__STATED PROBLEM__: Reproduce exactly the section that begins at the line containing "base_plate();" and ends at the line containing "bpy.context.view_layer.update()", both lines included; omit all other lines.

__DATASET ROWS__:

§

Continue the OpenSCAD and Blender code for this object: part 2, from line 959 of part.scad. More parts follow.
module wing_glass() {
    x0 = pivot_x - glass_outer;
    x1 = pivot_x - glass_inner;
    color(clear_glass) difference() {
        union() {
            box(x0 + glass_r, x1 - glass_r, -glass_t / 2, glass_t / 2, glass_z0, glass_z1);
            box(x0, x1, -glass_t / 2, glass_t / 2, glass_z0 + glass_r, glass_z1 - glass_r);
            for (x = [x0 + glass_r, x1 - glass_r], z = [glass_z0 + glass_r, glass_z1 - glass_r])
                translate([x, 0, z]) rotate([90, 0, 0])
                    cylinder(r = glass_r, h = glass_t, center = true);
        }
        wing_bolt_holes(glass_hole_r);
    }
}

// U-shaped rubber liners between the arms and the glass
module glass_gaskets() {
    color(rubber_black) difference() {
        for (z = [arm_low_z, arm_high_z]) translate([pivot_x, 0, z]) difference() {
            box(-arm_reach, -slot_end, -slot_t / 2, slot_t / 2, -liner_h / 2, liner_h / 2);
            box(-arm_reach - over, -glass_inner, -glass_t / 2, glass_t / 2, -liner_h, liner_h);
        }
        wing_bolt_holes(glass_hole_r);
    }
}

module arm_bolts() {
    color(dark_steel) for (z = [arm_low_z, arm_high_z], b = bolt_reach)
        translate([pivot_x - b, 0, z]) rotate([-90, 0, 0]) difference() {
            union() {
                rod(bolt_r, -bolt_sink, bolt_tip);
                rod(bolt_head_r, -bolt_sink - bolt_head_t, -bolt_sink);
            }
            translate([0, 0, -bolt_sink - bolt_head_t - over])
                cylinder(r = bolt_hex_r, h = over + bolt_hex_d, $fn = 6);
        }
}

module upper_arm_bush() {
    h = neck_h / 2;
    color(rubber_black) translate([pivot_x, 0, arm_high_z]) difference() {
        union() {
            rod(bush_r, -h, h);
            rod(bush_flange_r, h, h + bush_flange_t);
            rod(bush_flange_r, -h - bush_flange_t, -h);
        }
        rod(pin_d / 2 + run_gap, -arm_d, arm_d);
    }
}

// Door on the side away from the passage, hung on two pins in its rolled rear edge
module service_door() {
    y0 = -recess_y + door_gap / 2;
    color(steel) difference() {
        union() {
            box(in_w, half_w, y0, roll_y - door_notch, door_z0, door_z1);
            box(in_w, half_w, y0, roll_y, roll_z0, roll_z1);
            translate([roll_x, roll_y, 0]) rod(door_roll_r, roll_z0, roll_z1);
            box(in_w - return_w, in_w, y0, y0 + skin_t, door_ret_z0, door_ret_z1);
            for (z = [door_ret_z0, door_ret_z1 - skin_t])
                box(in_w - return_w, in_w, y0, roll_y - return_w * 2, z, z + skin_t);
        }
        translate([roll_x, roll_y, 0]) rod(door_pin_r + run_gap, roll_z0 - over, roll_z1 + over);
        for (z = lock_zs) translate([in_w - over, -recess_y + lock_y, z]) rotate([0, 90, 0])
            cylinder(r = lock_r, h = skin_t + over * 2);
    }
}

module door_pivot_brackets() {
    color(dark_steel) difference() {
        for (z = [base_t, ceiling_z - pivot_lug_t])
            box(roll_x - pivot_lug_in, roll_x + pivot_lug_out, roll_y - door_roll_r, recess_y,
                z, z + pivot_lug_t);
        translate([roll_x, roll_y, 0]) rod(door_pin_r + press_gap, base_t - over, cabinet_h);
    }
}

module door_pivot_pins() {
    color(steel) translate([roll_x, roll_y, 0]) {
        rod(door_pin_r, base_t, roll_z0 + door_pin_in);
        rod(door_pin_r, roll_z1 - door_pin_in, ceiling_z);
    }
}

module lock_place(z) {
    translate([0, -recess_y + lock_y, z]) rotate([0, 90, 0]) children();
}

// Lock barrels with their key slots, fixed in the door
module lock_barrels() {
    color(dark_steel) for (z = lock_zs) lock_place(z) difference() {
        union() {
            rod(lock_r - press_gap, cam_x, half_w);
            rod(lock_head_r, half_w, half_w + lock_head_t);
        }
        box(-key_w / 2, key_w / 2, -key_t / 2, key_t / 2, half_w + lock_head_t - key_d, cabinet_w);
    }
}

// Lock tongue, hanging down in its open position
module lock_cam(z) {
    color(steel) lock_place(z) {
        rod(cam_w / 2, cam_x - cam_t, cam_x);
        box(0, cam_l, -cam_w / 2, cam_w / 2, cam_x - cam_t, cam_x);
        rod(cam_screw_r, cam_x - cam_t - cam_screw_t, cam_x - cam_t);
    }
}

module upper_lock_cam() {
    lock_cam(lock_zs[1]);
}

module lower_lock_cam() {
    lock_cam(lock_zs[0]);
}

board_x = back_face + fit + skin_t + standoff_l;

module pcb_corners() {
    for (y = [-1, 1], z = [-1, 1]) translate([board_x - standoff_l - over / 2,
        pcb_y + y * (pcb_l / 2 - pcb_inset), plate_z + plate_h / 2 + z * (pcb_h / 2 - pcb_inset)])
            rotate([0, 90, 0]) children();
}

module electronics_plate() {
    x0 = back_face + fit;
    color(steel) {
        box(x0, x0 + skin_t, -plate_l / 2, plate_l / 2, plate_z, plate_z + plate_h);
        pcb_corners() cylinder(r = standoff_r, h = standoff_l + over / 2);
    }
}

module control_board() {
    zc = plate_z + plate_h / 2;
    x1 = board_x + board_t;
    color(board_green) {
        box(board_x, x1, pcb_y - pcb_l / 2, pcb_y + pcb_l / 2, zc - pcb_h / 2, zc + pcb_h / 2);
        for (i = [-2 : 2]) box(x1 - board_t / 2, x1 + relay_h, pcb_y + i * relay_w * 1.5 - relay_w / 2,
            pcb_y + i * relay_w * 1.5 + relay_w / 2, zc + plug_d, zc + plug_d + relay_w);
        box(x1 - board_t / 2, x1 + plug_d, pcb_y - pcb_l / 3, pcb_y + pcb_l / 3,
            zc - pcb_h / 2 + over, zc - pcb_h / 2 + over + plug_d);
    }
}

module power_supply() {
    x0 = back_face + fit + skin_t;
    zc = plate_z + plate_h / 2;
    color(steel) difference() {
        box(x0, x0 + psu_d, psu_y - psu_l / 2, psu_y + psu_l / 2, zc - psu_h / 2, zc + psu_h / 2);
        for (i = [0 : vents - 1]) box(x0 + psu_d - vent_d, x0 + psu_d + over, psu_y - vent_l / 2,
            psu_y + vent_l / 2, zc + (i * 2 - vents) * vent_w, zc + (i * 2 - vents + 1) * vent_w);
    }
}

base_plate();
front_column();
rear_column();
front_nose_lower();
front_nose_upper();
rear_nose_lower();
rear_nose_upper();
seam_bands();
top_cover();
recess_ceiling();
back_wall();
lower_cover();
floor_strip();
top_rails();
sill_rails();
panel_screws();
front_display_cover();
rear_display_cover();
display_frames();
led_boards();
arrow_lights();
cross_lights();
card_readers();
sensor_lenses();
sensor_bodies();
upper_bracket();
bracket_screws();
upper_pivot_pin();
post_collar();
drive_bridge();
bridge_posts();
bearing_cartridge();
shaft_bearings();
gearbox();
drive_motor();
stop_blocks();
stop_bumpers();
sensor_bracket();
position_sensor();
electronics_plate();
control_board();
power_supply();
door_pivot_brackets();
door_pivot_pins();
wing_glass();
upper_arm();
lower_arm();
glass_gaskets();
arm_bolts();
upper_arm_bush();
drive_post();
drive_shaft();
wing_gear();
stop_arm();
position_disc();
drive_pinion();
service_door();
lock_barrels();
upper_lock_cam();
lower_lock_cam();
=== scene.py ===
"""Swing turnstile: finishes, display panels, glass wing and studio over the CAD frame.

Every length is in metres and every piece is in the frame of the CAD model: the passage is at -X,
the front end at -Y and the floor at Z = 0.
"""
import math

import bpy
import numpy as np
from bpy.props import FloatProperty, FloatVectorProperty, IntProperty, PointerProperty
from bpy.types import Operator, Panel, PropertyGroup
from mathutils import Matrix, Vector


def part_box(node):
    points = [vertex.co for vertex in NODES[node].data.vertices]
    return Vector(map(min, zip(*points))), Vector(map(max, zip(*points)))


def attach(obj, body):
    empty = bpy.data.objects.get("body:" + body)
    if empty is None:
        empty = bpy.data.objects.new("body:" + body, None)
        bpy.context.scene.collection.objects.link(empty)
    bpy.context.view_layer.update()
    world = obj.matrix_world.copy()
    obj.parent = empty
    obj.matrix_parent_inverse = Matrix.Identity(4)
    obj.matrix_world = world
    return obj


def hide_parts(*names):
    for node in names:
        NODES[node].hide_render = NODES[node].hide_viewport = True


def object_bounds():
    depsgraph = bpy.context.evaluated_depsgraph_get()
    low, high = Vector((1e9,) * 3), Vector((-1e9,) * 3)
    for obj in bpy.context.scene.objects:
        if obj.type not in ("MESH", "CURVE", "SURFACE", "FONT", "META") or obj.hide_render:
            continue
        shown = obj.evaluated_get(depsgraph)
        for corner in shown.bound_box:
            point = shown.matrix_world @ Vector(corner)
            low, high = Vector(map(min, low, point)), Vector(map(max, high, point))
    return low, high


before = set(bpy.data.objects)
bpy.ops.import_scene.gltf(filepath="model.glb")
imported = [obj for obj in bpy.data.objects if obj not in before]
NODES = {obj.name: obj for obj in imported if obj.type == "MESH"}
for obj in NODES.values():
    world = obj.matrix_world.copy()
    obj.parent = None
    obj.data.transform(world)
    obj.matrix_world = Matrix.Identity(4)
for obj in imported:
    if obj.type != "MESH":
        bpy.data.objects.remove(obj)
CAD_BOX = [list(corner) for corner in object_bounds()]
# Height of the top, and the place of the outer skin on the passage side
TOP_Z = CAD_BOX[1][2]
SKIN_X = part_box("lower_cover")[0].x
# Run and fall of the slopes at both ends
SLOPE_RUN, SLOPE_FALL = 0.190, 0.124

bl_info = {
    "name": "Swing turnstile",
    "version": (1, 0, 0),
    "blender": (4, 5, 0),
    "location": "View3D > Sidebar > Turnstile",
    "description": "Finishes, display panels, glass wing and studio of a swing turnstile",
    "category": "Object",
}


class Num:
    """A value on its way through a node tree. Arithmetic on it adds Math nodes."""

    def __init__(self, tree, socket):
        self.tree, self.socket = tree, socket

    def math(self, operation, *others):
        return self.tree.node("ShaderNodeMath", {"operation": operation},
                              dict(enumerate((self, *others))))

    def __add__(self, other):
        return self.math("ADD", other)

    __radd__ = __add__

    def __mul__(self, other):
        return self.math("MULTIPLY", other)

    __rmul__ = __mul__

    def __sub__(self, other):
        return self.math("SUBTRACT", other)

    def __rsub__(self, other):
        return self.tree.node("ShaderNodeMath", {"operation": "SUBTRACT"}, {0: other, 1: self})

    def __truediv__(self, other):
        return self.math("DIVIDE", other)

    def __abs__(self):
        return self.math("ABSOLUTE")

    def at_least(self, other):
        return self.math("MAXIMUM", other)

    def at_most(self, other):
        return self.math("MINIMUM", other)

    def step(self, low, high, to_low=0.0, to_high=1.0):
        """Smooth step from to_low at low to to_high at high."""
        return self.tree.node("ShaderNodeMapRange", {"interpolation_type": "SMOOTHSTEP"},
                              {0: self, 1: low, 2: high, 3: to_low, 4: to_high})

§

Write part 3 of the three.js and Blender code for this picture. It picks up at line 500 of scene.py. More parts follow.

§

__FINISHED ANSWER__:
base_plate();
front_column();
rear_column();
front_nose_lower();
front_nose_upper();
rear_nose_lower();
rear_nose_upper();
seam_bands();
top_cover();
recess_ceiling();
back_wall();
lower_cover();
floor_strip();
top_rails();
sill_rails();
panel_screws();
front_display_cover();
rear_display_cover();
display_frames();
led_boards();
arrow_lights();
cross_lights();
card_readers();
sensor_lenses();
sensor_bodies();
upper_bracket();
bracket_screws();
upper_pivot_pin();
post_collar();
drive_bridge();
bridge_posts();
bearing_cartridge();
shaft_bearings();
gearbox();
drive_motor();
stop_blocks();
stop_bumpers();
sensor_bracket();
position_sensor();
electronics_plate();
control_board();
power_supply();
door_pivot_brackets();
door_pivot_pins();
wing_glass();
upper_arm();
lower_arm();
glass_gaskets();
arm_bolts();
upper_arm_bush();
drive_post();
drive_shaft();
wing_gear();
stop_arm();
position_disc();
drive_pinion();
service_door();
lock_barrels();
upper_lock_cam();
lower_lock_cam();
=== scene.py ===
"""Swing turnstile: finishes, display panels, glass wing and studio over the CAD frame.

Every length is in metres and every piece is in the frame of the CAD model: the passage is at -X,
the front end at -Y and the floor at Z = 0.
"""
import math

import bpy
import numpy as np
from bpy.props import FloatProperty, FloatVectorProperty, IntProperty, PointerProperty
from bpy.types import Operator, Panel, PropertyGroup
from mathutils import Matrix, Vector


def part_box(node):
    points = [vertex.co for vertex in NODES[node].data.vertices]
    return Vector(map(min, zip(*points))), Vector(map(max, zip(*points)))


def attach(obj, body):
    empty = bpy.data.objects.get("body:" + body)
    if empty is None:
        empty = bpy.data.objects.new("body:" + body, None)
        bpy.context.scene.collection.objects.link(empty)
    bpy.context.view_layer.update()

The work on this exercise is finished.